Philadelphia, Here I Come! is set in Ballybeg, Co Donegal, and the action takes place the night before a young man, Gar O’Donnell, emigrates to the United States. The play is critical of the stagnant social conditions that cause emigration, but it also rejects the easy alternative of a materially comfortable life away from home. It made Friel’s name in Ireland and internationally.

There followed three plays that explored the theme of love: The Loves of Cass Maguire (1966), Lovers (1967) and Crystal and Fox (1968).

The Freedom of the City, from 1973, was set in the Guildhall in Derry, with strong echoes of Bloody Sunday. It was followed, in 1975, by Volunteers, a more oblique and symbolic treatment of Irish history. It did not find favour with all critics. Seamus Kelly of The Irish Times ended his review with the question, “Your point, Mr Friel – your point?”

The New York production of the play opened in 1974, and the following year an adaptation of Philadelphia! Here I Come! was shown on American television. In 1979 Faith Healer, with James Mason in the lead role, closed after only 20 performances in New York. It was revived successfully by Joe Dowling at the Abbey in Dublin, however, with Donal McCann giving a stupendous performance in the title role.

In 1980, with the actor Stephen Rea, he founded the Field Day company with the object of making Derry a theatrical centre; an associated literary movement set out to redefine Irish cultural identity in the closing decades of the 20th century. Seamus Deane, David Hammond, Seamus Heaney, Tom Kilroy and Tom Paulin joined the board.

Field Day offered to readers and writers a “fifth province of the mind” in which potential identities for Ireland could be explored outside the constraints of existing traditions while renewing the investigation of the different pasts of Ireland.

Friel did not see Field Day in terms of a united Ireland. “I don’t think it should be read in those terms. I think it should lead to a cultural state, not a political state. And I think out of that cultural state, a possibility of a political state follows. That is always the sequence.”
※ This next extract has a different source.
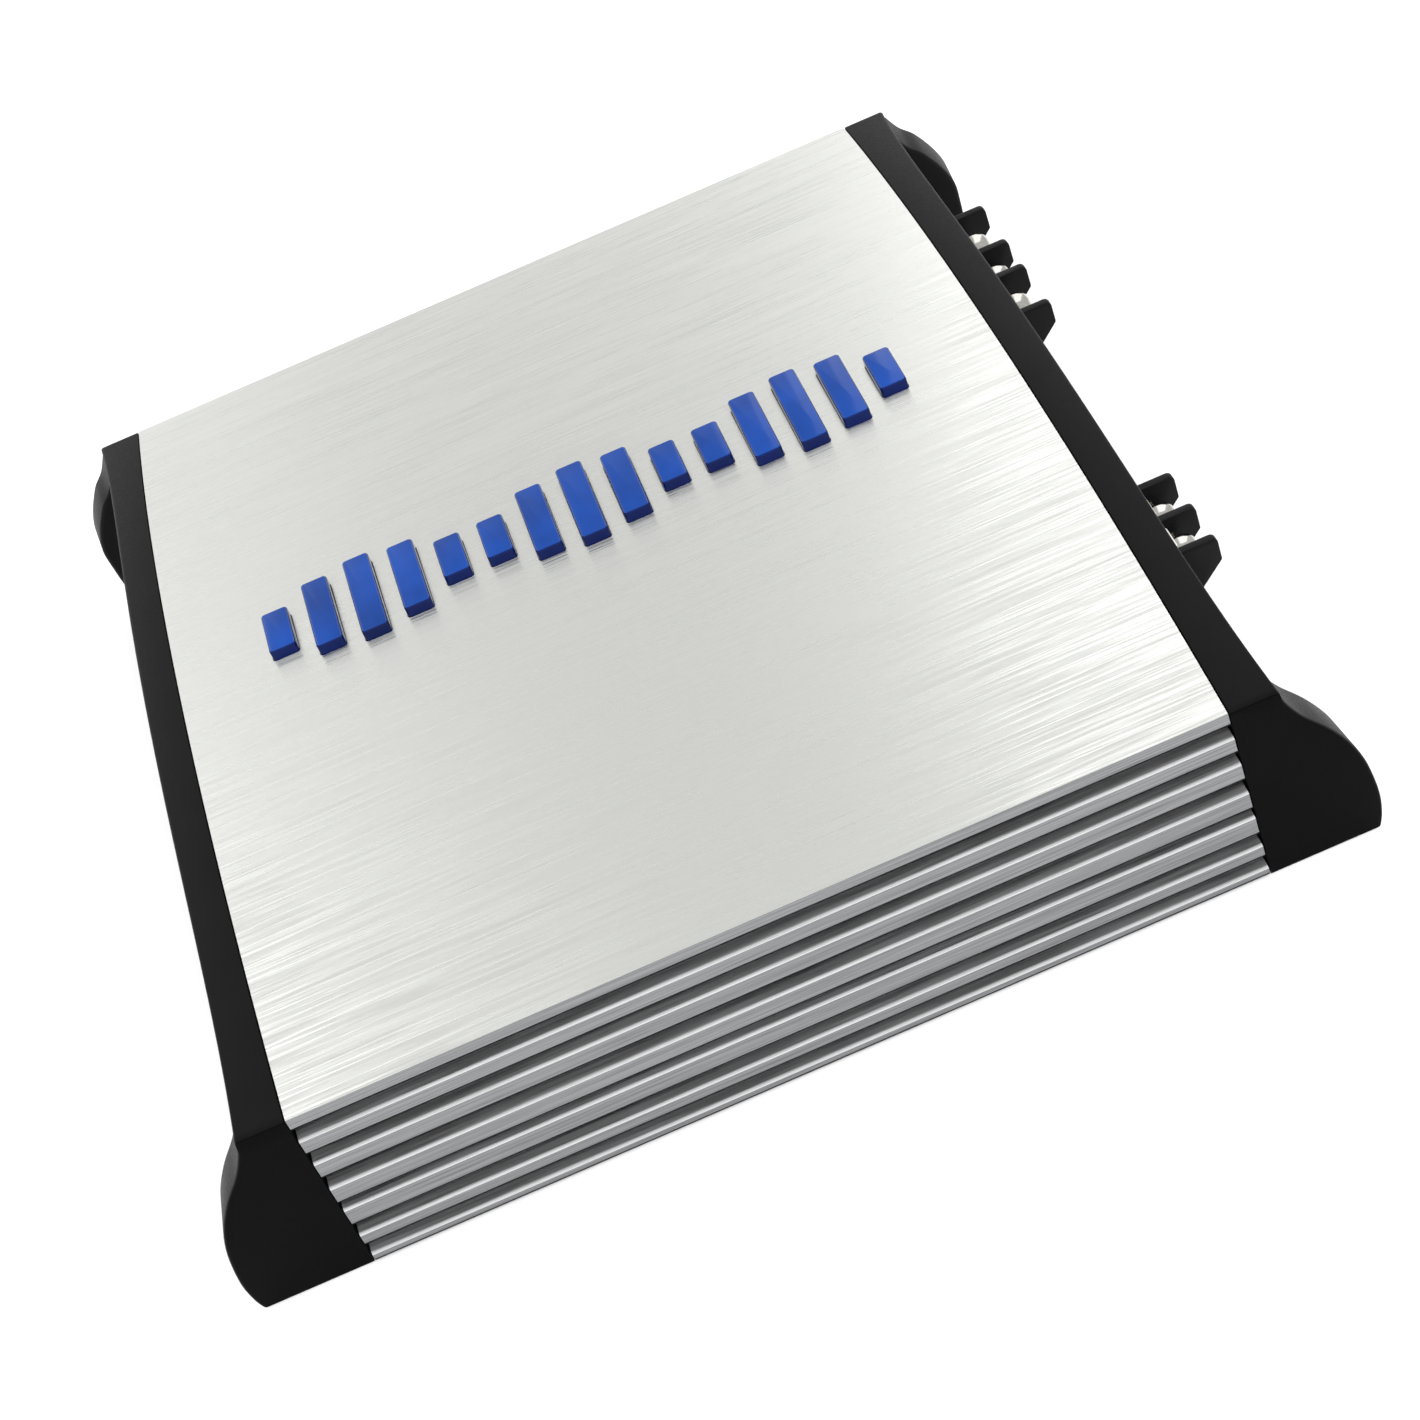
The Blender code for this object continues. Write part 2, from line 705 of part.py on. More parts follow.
def make_wing(side, rear, name):
    outline = smooth_run(REAR_WING_OUTLINE if rear > 0 else FRONT_WING_OUTLINE, 2)
    return loft(name, [wing_ring(width, height, side, rear) for height, width in outline])


def make_tab(side, rear, name):
    """Foot tab with the hole that a mounting screw goes through."""
    x_range = sorted((side * TAB_INNER, side * TAB_OUTER))
    y_range = sorted((rear * (TAB_Y - TAB_REACH[0]), rear * (TAB_Y + TAB_REACH[1])))
    outline = rounded((x_range[0], y_range[0]), (x_range[1], y_range[1]), TAB_ROUND, 2)
    hole = circle(side * TAB_HOLE_X, rear * TAB_Y, TAB_HOLE_RADIUS)
    return prism(name, outline, "Z", 0, TAB_THICKNESS, None, [hole])


def make_lug(side, rear, name):
    """Lug that locates the cap inside the heatsink's side."""
    low = (side * LUG_INNER, rear * (LUG_Y - LUG_SIZE), LUG_LOW)
    high = (side * (POCKET_FLOOR + MM), rear * (LUG_Y + LUG_SIZE), LUG_LOW + LUG_SIZE)
    return box(name, low, high)


def make_cap(side, name):
    inner, outer = sorted((side * PLATE_INNER, side * PLATE_OUTER))
    wall = cap_section(PLATE_HALF_DEPTH, PLATE_FOOT, PLATE_DROP)
    cap = prism(name, wall, "X", inner, outer, "black_moulding")
    inner, outer = sorted((side * (PLATE_INNER - OVERCUT), side * POCKET_FLOOR))
    pocket = cap_section(PLATE_HALF_DEPTH - POCKET_RIM, PLATE_FOOT + POCKET_RIM, PLATE_DROP + POCKET_RIM)
    cut(cap, prism(name + "_pocket", pocket, "X", inner, outer))
    unite(cap, make_strip(side, name + "_strip"))
    for rear, place in ((-1, "front"), (1, "rear")):
        unite(cap, make_wing(side, rear, f"{name}_wing_{place}"))
        unite(cap, make_tab(side, rear, f"{name}_tab_{place}"))
        unite(cap, make_lug(side, rear, f"{name}_lug_{place}"))
        cut(cap, cap_screw_hole(side, rear * BOSS_Y))
    return cap


def window(name, side, y_range, z_range):
    """A cutter for an opening in a cap's wall, with clearance all round."""
    low = (side * (POCKET_FLOOR - OVERCUT), y_range[0] - GAP, z_range[0] - GAP)
    high = (side * (PLATE_OUTER + OVERCUT), y_range[1] + GAP, z_range[1] + GAP)
    return box(name, low, high)


def round_window(name, side, y, z, radius):
    x_range = sorted((side * (POCKET_FLOOR - OVERCUT), side * (PLATE_OUTER + OVERCUT)))
    return cylinder(name, radius + GAP, (x_range[0], y, z), (x_range[1], y, z), "X")


def make_right_cap():
    cap = make_cap(1, "right_end_cap")
    for name, dividers in (("power", POWER_DIVIDERS), ("speaker", SPEAKER_DIVIDERS)):
        y_range = (dividers[0] - DIVIDER_THICKNESS, dividers[-1])
        cut(cap, window(name + "_window", 1, y_range, (BLOCK_LOW, BLOCK_HIGH)))
    holder_y = (HOLDER_LOW[1], HOLDER_HIGH[1])
    holder_z = (HOLDER_LOW[2], HOLDER_HIGH[2])
    cut(cap, window("fuse_window", 1, holder_y, holder_z))


def make_left_cap():
    cap = make_cap(-1, "left_end_cap")
    for name, y in zip(KNOB_NAMES, KNOB_Y):
        cut(cap, round_window(name + "_window", -1, y, CONTROL_HEIGHT, KNOB_RADIUS))
    for number, y in enumerate(RCA_Y, 1):
        cut(cap, round_window(f"rca_window_{number}", -1, y, CONTROL_HEIGHT, RCA_BARREL_RADIUS))
    for number, y in enumerate(LED_Y, 1):
        cut(cap, round_window(f"led_window_{number}", -1, y, CONTROL_HEIGHT, LED_RADIUS))
    cut(cap, window("switch_window", -1, *switch_slot()))
    cut(cap, window("port_window", -1, *port_face()))


# ---------------------------------------------------------------- badge


def make_badge():
    low = (-GUIDE_HALF_LENGTH, BAR_CENTRE_Y - GUIDE_HALF_WIDTH, GUIDE_LOW)
    high = (GUIDE_HALF_LENGTH, BAR_CENTRE_Y + GUIDE_HALF_WIDTH, GUIDE_HIGH)
    guide = box("badge_light_guide", low, high, "blue_guide")
    unite(guide, boxes("badge_bars", bar_corners(0, GUIDE_LOW + MM, BAR_TOP)))
    board = box(
        "badge_led_board",
        (-LED_BOARD_HALF_LENGTH, BAR_CENTRE_Y - LED_BOARD_HALF_WIDTH, LED_BOARD_LOW),
        (LED_BOARD_HALF_LENGTH, BAR_CENTRE_Y + LED_BOARD_HALF_WIDTH, LED_BOARD_HIGH),
        "white_board",
    )
    leds = []
    for i in range(BAR_COUNT):
        x = (i - (BAR_COUNT - 1) / 2) * BAR_PITCH
        low = (x - LED_CHIP_HALF, BAR_CENTRE_Y - LED_CHIP_HALF, LED_BOARD_HIGH - LED_CHIP_SINK)
        high = (x + LED_CHIP_HALF, BAR_CENTRE_Y + LED_CHIP_HALF, GUIDE_LOW - GAP)
        leds.append((low, high))
    unite(board, boxes("badge_leds", leds))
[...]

The Field Day pamphlet series was launched in 1983. The three-volume Field Day Anthology of Irish Writing, published in 1991, was attacked by revisionists as being nationalist and by feminists for its patriarchal outlook. Field Day subsequently sought to make amends by publishing in 2002 a further two volumes, edited by women and devoted to women’s writing.

The cultural commentator Edna Longley was not impressed by this concession to feminism. She remained critical of the “problematic ideological direction into which the whole anthologising enterprise was directed, towards a particular version of Irish history and politics”. By this time Friel was no longer a member of Field Day, having resigned in 1994.

Faith Healer opened at the Royal Court Theatre, in London, in 1981. The New York production of Translations opened the same year, followed by a production in London. Friel’s version of Chekhov’s Three Sisters also opened, at the Guildhall in Derry.

In 1990 Dancing at Lughnasa became the first of Friel’s plays to be premiered at the Abbey Theatre since 1979. It represented a return to an autobiographical strand in the stories and plays of his early career. Partly modelled as a memory play on Tennessee Williams’s The Glass Menagerie, it evoked the lives and fates of his aunts in Glenties.

In 1991 the play transferred to the National Theatre in London, and was judged Play of the Year at the Olivier Awards. A film version, starring Meryl Streep and directed by Pat O’Connor, was released in 1998.

Other plays include The Communication Cord (1982), Making History (1988) and Wonderful Tennessee (1993). Molly Sweeney premiered at the Gate in 1994 and two years later was named best foreign play by the New York Drama Critics Circle.

Friel, who always insisted that his plays be performed exactly as written, was increasingly uneasy about the dominant role of directors in the theatre, and he deliberately moved from one theatre to another, choosing a new director with each move. He did not want to be burdened by a house style, which he feared would restrict his freedom and individuality.

“I want a director to call rehearsals, to make sure the actors are there on time and to get them to speak their lines clearly and distinctly,” he said. “I’ve no interest whatever in his concept or interpretation.”

A director should be “obedient” to the play, he believed. Otherwise an “efficient stage manager” would fit the bill. But he did have praise for a “handful of magnificent directors” – Konstantin Stanislavsky, Guthrie, Jerzy Grotowski and Peter Brook. Seanad Éireann In 2005 Friel’s The Home Place won Best Play in London’s Evening Standard Theatre Awards. In 2006 Faith Healer made a triumphant return to Broadway. Ian McDiarmid won a Tony Award as featured actor and spoke of his pride in being associated with the play. He echoed many critics and theatregoers when he described it as “one of the most emotionally intricate and musically perfect pieces for the stage in the English language”.

Friel was appointed to Seanad Éireann by Charles Haughey, and served from 1987 to 1989. He received honorary doctorates from the National University of Ireland, Trinity College Dublin, Dublin City University, Rosary College, River Falls, Illinois, Magee University and Queen’s University Belfast. He was an honorary fellow of University College Dublin, a member of the American Academy of Arts and Letters and a fellow of the Royal Society of Literature.

In 2001 he presented the archive of his work to the National Library of Ireland. Elected in 1982 to membership of Aosdána, the affiliation of creative artists, he was elected a Saoi in 2006. He was Donegal Person of the Year in 2010.

His wife, Anne Morrison, their three daughters and their son survive him. His was predeceased by his eldest daughter Patricia who died in 2012.